Ein spannendes und weites Feld, das hier sicher noch einmal an anderer Stelle aufgegriffen wird.
Am Ende des Abends hatten wir den Eindruck, dass die Eltern die Veranstaltung durchaus lohnenswert fanden.
Mir hat es noch einmal bewusst gemacht, wie wichtig es ist, wertzuschätzen was die Kinder alles schon an Lernvoraussetzungen mit in die Schule bringen.
Jedes Kind kann ganz viel, wenn es eingeschult wird, nur eben nicht alle dasselbe.
Schule ist häufig noch zu sehr geprägt von der Defizitorientierung. Da wir individuell fördern sollen, müssen und wollen, blicken wir natürlich zuerst auf das, was gefördert werden muss.
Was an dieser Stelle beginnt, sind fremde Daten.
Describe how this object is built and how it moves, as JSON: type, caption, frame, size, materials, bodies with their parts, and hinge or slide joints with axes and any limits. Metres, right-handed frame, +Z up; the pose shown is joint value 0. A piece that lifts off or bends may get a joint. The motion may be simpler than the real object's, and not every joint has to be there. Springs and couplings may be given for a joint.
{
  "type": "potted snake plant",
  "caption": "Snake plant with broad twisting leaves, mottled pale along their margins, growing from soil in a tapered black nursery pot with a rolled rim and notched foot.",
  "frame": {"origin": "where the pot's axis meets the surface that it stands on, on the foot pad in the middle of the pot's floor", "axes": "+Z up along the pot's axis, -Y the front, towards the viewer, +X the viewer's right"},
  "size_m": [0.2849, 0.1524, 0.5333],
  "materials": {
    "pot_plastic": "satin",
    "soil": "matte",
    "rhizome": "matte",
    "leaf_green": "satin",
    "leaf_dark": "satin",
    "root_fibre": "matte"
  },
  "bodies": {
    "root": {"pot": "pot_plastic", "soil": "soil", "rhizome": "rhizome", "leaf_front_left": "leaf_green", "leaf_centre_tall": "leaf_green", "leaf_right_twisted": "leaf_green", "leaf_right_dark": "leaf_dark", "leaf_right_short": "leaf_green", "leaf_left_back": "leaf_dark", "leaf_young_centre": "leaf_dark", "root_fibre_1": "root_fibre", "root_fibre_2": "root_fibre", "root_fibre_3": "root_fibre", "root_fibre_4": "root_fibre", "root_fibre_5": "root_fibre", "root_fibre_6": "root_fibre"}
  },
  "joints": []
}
Meiner Ansicht nach ist das nicht unbedingt der richtige Ansatz. Ausgehend von den Stärken der Kinder lassen sich diese sicherlich weitaus besser motivieren und vor allem stärken wir so ihr Urvertrauen in die eigenen Fähigkeiten und Möglichkeiten.
Der Abend hat mich insofern gedanklich noch einmal weiter gebracht und ich werde in der neuen Klasse mit einer "Das kann ich schon!" - Wand arbeiten, an der wir über das Schuljahr hinweg und zwar von Anfang an dokumentieren, was jedes einzelne Kind schon kann, gelernt hat und welche Stärken es hat.
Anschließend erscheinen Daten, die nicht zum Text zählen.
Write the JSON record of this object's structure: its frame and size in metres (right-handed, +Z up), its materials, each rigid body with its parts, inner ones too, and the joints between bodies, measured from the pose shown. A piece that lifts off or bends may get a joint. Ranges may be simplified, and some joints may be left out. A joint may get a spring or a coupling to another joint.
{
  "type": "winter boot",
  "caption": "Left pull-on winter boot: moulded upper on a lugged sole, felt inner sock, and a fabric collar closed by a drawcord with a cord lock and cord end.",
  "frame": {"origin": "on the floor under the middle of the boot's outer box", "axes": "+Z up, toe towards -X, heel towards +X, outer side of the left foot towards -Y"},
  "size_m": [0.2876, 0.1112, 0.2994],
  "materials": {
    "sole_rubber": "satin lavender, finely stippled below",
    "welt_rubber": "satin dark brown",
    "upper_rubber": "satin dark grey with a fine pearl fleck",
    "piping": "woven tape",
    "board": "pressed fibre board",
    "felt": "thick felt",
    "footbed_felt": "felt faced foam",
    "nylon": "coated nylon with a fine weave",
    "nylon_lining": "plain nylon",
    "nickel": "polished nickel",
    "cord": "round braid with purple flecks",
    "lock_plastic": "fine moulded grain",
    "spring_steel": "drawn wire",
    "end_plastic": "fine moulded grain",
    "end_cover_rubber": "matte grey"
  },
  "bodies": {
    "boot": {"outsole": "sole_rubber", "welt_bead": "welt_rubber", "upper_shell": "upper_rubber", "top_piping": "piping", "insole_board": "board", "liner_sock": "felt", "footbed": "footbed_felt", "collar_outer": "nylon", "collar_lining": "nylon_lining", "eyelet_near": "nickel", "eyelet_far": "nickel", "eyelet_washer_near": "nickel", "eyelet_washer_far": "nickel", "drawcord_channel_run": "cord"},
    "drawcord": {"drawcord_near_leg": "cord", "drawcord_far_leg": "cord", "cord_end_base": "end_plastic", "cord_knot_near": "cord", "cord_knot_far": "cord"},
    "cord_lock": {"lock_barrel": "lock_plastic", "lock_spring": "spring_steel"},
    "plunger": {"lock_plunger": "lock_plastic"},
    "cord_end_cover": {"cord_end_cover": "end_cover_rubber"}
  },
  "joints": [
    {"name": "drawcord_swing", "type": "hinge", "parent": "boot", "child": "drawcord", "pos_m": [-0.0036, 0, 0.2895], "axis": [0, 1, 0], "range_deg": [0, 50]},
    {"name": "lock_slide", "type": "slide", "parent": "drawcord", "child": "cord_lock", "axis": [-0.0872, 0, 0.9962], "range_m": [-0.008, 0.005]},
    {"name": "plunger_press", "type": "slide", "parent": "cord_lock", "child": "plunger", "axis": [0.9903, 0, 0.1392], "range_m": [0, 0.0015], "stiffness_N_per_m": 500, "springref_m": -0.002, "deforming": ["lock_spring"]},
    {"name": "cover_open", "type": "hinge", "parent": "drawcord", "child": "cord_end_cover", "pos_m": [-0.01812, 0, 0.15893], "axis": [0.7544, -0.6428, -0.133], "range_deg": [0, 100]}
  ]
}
Der Abend hat übrigens auch gezeigt, das weniger oft mehr ist. Während ich mich vor fünf Jahren gedanklich noch in vielen Stunden auf einen solchen Informationsabend vorbereitet habe, belief sich die Vorbereitung in diesem Jahr auf nicht mehr als 30 Minuten. Es fand eine kurze Absprache mit der Kollegin des Familienzentrums statt. Wir waren uns sehr schnell einig. Ich schnitt einige Sonnenstrahlen aus, sorgte für Schreibmittel und Pinnnadeln und alles andere ließen wir spontan geschehen und sozusagen aus uns heraussprudeln.
Die Eltern leiteten uns durch ihre aktive Mitarbeit durch diesen Abend. Nun muss jedoch noch überlegt werden, wie in den kommenden Jahren mehr Eltern mit Migrationshintergrund erreicht werden können.
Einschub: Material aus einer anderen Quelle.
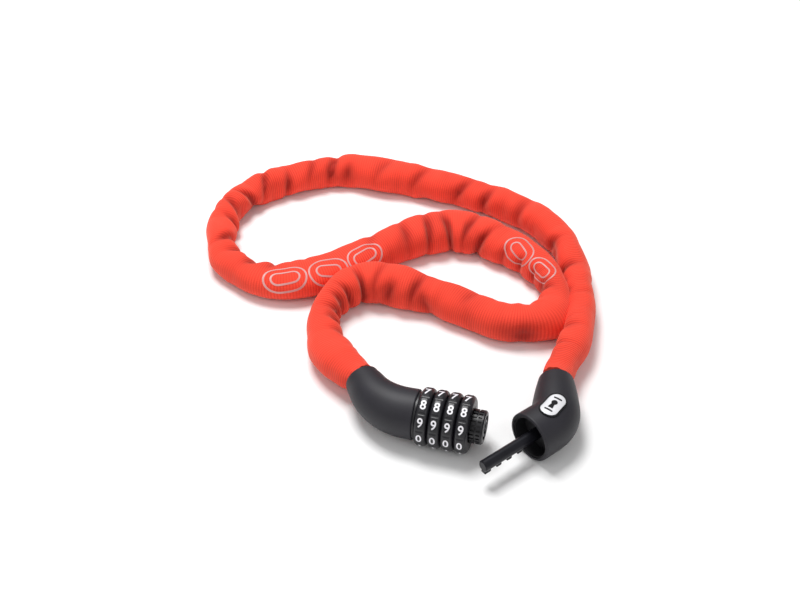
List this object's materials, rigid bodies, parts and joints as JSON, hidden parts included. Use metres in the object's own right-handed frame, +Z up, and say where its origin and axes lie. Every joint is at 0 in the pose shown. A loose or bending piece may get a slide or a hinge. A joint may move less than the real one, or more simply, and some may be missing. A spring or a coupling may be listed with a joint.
{
  "type": "combination chain lock",
  "caption": "Chain lock with number dials, a reset ring and a toothed bolt in a cup, on a link chain in a ribbed cloth sleeve.",
  "frame": {"origin": "centre of the bolt socket's mouth, at the outer end of the dial barrel", "axes": "+X along the barrel's axis, out of the bolt socket; +Z up; the lock lies on the plane z = -15 mm, the dials' radius"},
  "size_m": [0.2416, 0.2355, 0.03],
  "materials": {
    "soft_black": "soft-touch moulded, satin",
    "dial_black": "moulded ABS, satin",
    "ring_black": "moulded nylon, satin",
    "liner_black": "moulded, matte",
    "bolt_black": "black oxide steel, satin",
    "zinc": "zinc plated steel",
    "core_metal": "die-cast zinc alloy",
    "spring_steel": "spring steel strip",
    "badge_silver": "satin anodised",
    "badge_black": "gloss moulded",
    "sleeve_orange": "ribbed polyester webbing",
    "print_grey": "reflective screen print",
    "digit_white": "pad printed paint"
  },
  "bodies": {
    "chain": {"sleeve": "sleeve_orange", "end_link_lock": "zinc", "end_link_cup": "zinc", "chain_links_1": "zinc", "chain_links_2": "zinc", "chain_links_3": "zinc", "chain_links_4": "zinc", "chain_links_5": "zinc", "chain_links_6": "zinc", "chain_links_7": "zinc"},
    "lock_body": {"lock_housing": "soft_black", "thrust_washer": "ring_black", "lock_anchor_pin": "zinc"},
    "reset_barrel": {"lock_core": "core_metal", "reset_ring": "ring_black", "ring_key": "zinc", "retaining_clip": "spring_steel", "click_strip": "spring_steel", "core_washer": "zinc", "core_nut": "zinc"},
    "bolt_end": {"cup_housing": "soft_black", "cup_liner": "liner_black", "cup_anchor_pin": "zinc", "bolt": "bolt_black", "bolt_washer": "zinc", "bolt_nut": "zinc", "badge_plate": "badge_silver", "badge_frame": "badge_black"},
    "dial_1": {"dial_1": "dial_black", "code_ring_1": "core_metal"},
    "dial_2": {"dial_2": "dial_black", "code_ring_2": "core_metal"},
    "dial_3": {"dial_3": "dial_black", "code_ring_3": "core_metal"},
    "dial_4": {"dial_4": "dial_black", "code_ring_4": "core_metal"}
  },
  "joints": [
    {"name": "lock_swing", "type": "hinge", "parent": "chain", "child": "lock_body", "pos_m": [-0.0654, 0.01283, 0], "axis": [0, 0, 1], "range_deg": [-6, 6]},
    {"name": "bolt_swing", "type": "hinge", "parent": "chain", "child": "bolt_end", "pos_m": [0.02919, 0.03774, -0.00165], "axis": [0, 0, 1], "range_deg": [-6, 6]},
    {"name": "reset_turn", "type": "hinge", "parent": "lock_body", "child": "reset_barrel", "pos_m": [0, 0, 0], "axis": [1, 0, 0], "range_deg": [0, 90]},
    {"name": "dial_1_turn", "type": "hinge", "parent": "lock_body", "child": "dial_1", "pos_m": [-0.03087, 0, 0], "axis": [1, 0, 0], "continuous": true},
    {"name": "dial_2_turn", "type": "hinge", "parent": "lock_body", "child": "dial_2", "pos_m": [-0.02392, 0, 0], "axis": [1, 0, 0], "continuous": true},
    {"name": "dial_3_turn", "type": "hinge", "parent": "lock_body", "child": "dial_3", "pos_m": [-0.01698, 0, 0], "axis": [1, 0, 0], "continuous": true},
    {"name": "dial_4_turn", "type": "hinge", "parent": "lock_body", "child": "dial_4", "pos_m": [-0.01002, 0, 0], "axis": [1, 0, 0], "continuous": true}
  ]
}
Das ist das Schöne an Schule: Nichts bleibt wie es ist, Leben ist stete Weiterentwicklung.
Ein ewig spannender Prozess.
Liebe Susanne,
gerade bin ich dabei den Informationsabend zur Schulfähigkeit vorzubereiten. Wie so oft finde ich auf deiner Seite so viel Inspiration, wie man so ein Thema angehen kann.
Vielen Dank, dass du uns immer wieder an deinen Ideen, Gedanken und Vorhaben teilhaben lässt.
Liebe Grüße Tilli
vom 07.06.2016, 16.19
Danke für die nette Rückmeldung.
Mir hilft es, meine Gedanken hier zu sammeln.
Wenn andere auch etwas damit anfangen können, freut mich das natürlich sehr.